After doing some research, it seems like it might be a reference to Benjamin Butler's role in Andrew Johnson's impeachment, but that seems like an awfully obscure reference. Wouldn't "butler (or majordomo)" be much more likely to be what people are actually looking for when they type Butler? Or, wouldn't a redirect to Benjamin Butler be better? AgnosticAphid talk 00:11, 7 December 2011 (UTC)
It would be nice if the article would also say how many people would need to sign such a petition.
That Old Rag, The Constitution
I was looking for a convenient place to see what the Constitution said about impeachment, and I'm shocked not to find it here. Specifically, I wondered if the House has a responsibility to impeach high crimes or merely the option and opportunity as Rand Paul seems to think. The article itself doesn't address this. Consequently I recommend inserting into this article the actual four sections of the Constitution dealing with impeachment so that issues not explicitly covered in the article are still addressable by the reader. The opposing point of view, which I emphatically don't share, would of course be that nobody considers the Constitution worth reading any more. smh Page Notes (talk) 18:23, 15 February 2017 (UTC)
- You’re “shocked not to find it here”? Umm, did you miss the third paragraph of the lede? The one where it describes what the Constitution says?

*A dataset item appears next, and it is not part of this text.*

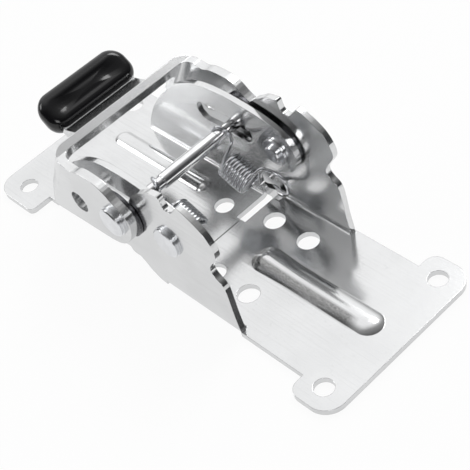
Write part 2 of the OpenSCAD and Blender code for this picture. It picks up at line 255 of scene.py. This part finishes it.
def rows_mesh(name, rows):
    """A closed skin over equally long rows of points, in millimetres, with flat ends."""
    n = len(rows[0])
    last = (len(rows) - 1) * n
    faces = [tuple(range(n)), tuple(last + k for k in range(n))]
    for i in range(0, last, n):
        for k in range(n):
            m = (k + 1) % n
            faces.append((i + k, i + m, i + n + m, i + n + k))
    mesh = bpy.data.meshes.new(name)
    mesh.from_pydata([tuple(c * MM for c in point) for row in rows for point in row], [], faces)
    shape = bmesh.new()
    shape.from_mesh(mesh)
    bmesh.ops.recalc_face_normals(shape, faces=shape.faces)
    shape.to_mesh(mesh)
    shape.free()
    return mesh


def ring(count):
    """Cosine and sine of evenly spaced angles round a circle."""
    return [(math.cos(math.tau * k / count), math.sin(math.tau * k / count)) for k in range(count)]


# a normal's largest part, from which its face counts as square to an axis
SQUARE = 0.9995


def smooth_skin(mesh, finish, sharp):
    """Smooth shading, crisp above the sharp angle; faces square to an axis are left flat."""
    mesh.materials.clear()
    mesh.materials.append(finish)
    # the sharp edges come first, because that call smooths every face
    mesh.set_sharp_from_angle(angle=math.radians(sharp))
    bent = [max(abs(c) for c in face.normal) < SQUARE for face in mesh.polygons]
    mesh.polygons.foreach_set("use_smooth", bent)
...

- But per your suggestion, I think it could be a good idea to quote in this article, in the form of footnotes to references in the lede section, everything the constitution says about impeachment. It is actually very brief. I will add it, all of it, in footnotes to the lede. I found only three places in the Constitution where impeachment is mentioned: Article 1 section 2, Article 2 section 3, and Article 2 section 4. What is the fourth you refer to?